CVF of myocarium from each groups. All data are presented as mean ± SD. **p < 0.01 versus the NC group; #p < 0.05, ##p < 0.01 versus the DM group

Discussion

This study shows that treatment with curcumin or its analogs can ameliorate some of cardiac dysfunctions caused by STZ-induced diabetes, such as glucose metabolism, oxidative stress and myocardial fibrosis. The Nrf2/ARE pathway plays an important role in a series of oxidative stress mediated diseases [11]. During oxidative stress [11], NRF2/KEAP1 dimer dissociates; NRF2 enters the nucleus, binds with ARE, and promotes expression of antioxidant protein and phase II detoxification enzyme to maintain the homeostasis of oxidative-reductive microenvironment. Curcumin can relieve oxidative stress through scavenging ROS [12,13,14], with direct antioxidant capacity. Indirectly, curcumin can covalently modify the cysteine residue of KEAP1 [15], which promotes the dissociation of NRF2/KEAP1 dimer and the nuclear translocation of NRF2.

In our study, NRF2 presented nuclear translocation in the hyperglycemic state, and its nuclear content continued to increase after treatment with curcumin or A13. Downstream expression of protein CAT and NQO1 was consistent with it, while the mRNA expression trend was not completely consistent, which may be related to the spatio-temporal interval from transcription to translation [16]. Combined with the experimental results of our study, A13 may exert antioxidant stress effect by activating the Nrf2/ARE pathway and promoting nuclear translocation of NRF2.
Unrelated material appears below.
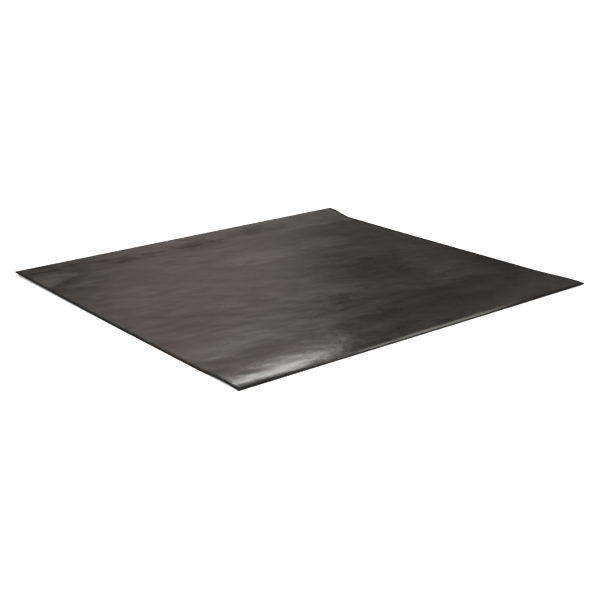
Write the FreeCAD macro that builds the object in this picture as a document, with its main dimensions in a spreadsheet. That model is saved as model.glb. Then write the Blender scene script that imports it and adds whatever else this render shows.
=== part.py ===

Hyperglycemia may increase the ROS level in myocardial myocytes, and too much ROS will trigger oxidative stress and cause lipid peroxidation, leading to the production of cytotoxic MDA. In contrast to the indirect representation of the degree of oxidative stress damage by MDA, SOD can function to scavenge oxygen radicals, so its activity and content could directly reflect the overall status against oxidative stress. Studies have shown that the oxidative stress level in multiple organs, including the myocardial cells, of the diabetic rats was overwhelming, as indicated by the increasing level of MDA and decreasing activity of SOD [7, 17, 18]. Consistent with previous findings, treatment of curcumin or A13 in our study decreased the oxidative stress levels, which may relate to its activation of the Nrf2/ARE pathway.

Studies have shown that TGF-β1 promotes mRNA expression of type I collagen in fibroblasts [19, 20], stimulates the proliferation of cardiac fibroblasts and collagen synthesis [21]. Myocardial fibrosis is characterized by myocardial stromal remodeling; hyperglycemia, oxidative stress and excessive accumulation of ROS may be important factors in the formation and development of myocardial fibrosis [22, 23]. Researchers have shown that excessive ROS induced by oxidative stress can up-regulate the activity of MMP family proteins such as MMP-2, activate mitogen-activated protein kinase signaling pathway [24] and inactivate NO secreted by vascular endothelial cells [25], thus causing metabolic disorders in myocardial cells and promoting synthesis and secretion of collagen. In our study, expression of TGF-β1 and COL1A2 was higher in diabetic rats than normal rats and decreased after curcumin or A13 treatment, which was supported by results of Western blot, qPCR and Masson staining. Further study is warranted to determine the mechanisms how oxidative stress causes fibrosis.

Conclusion

This study is first to compare curcumin analog A13 with curcumin, we found that curcumin analog A13 has better performance than curcumin, which can protect the myocardium in diabetic rats by activating Nrf2/ARE pathway and ameliorates fibrosis. Our study may provide a new potential therapeutic idea and target for DCM.